Following interviews and discussions with surviving soldiers of Hannibal’s alpine invasion of Italia, Polybius, a Greek general serving as advisor to Scipio Aemilianus, retraced the Hannibalic invasion of 218 BC in great detail. Writing his History – The Rise of the Roman Empire- Polybius had the resource of Scipio’s extensive library and freedom to visit large swarths of the Mediterranean. Considered by Scipio and others, a prime military tactician and strategist, Polybius participated in many military exercises and wrote a manual—Tactics—(now lost) up to the 2nd Century BC. Following Hannibal’s trail on horseback, he later recounted Hannibal’s route from Carthago Nova through the Pyrénées and Gaul (France) to the Rhône River, crossing near Arles, north to Orange, Drôme River to the Durance, diversion to the Guil River, and on to the Col de la Traversette (~3000 m asl), the highest col in the Western Alps. His History is actually a guidebook to the invasion route.

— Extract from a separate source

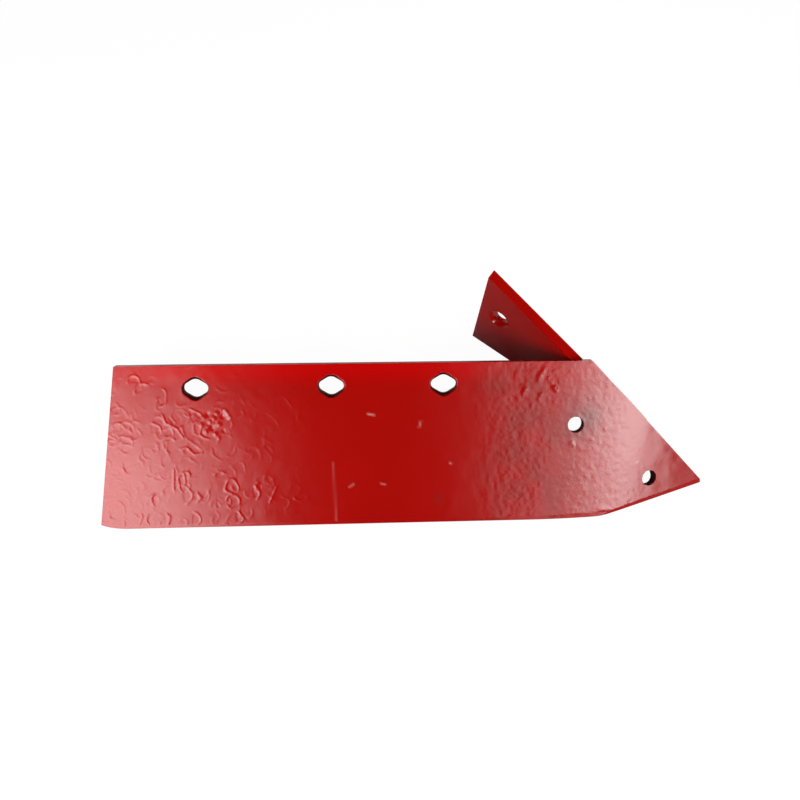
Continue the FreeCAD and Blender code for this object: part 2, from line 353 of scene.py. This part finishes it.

The Traversette provides a vantage point overlooking the Po River and the vaunted, much discussed rockfall, a ~250 m wide rubble mass that blocked passage of Hannibal’s elephants and horses. Soldiers could pass, but clearing a path for animals took three days to allow the army to recover in the wide valley plain below, prior to exfil onto the lower Po River plains. Polybius probably spent scant time at the rockfall but noted it was a two-stage event, older rock largely weathered, partly superposed by younger rock. This assessment qualifies Polybius as probably, if not the first, certainly one of the earliest stratigraphers in history, his separation of rockfall lobes on weathering/tonal contrasts, marking a seminal event in earth science history.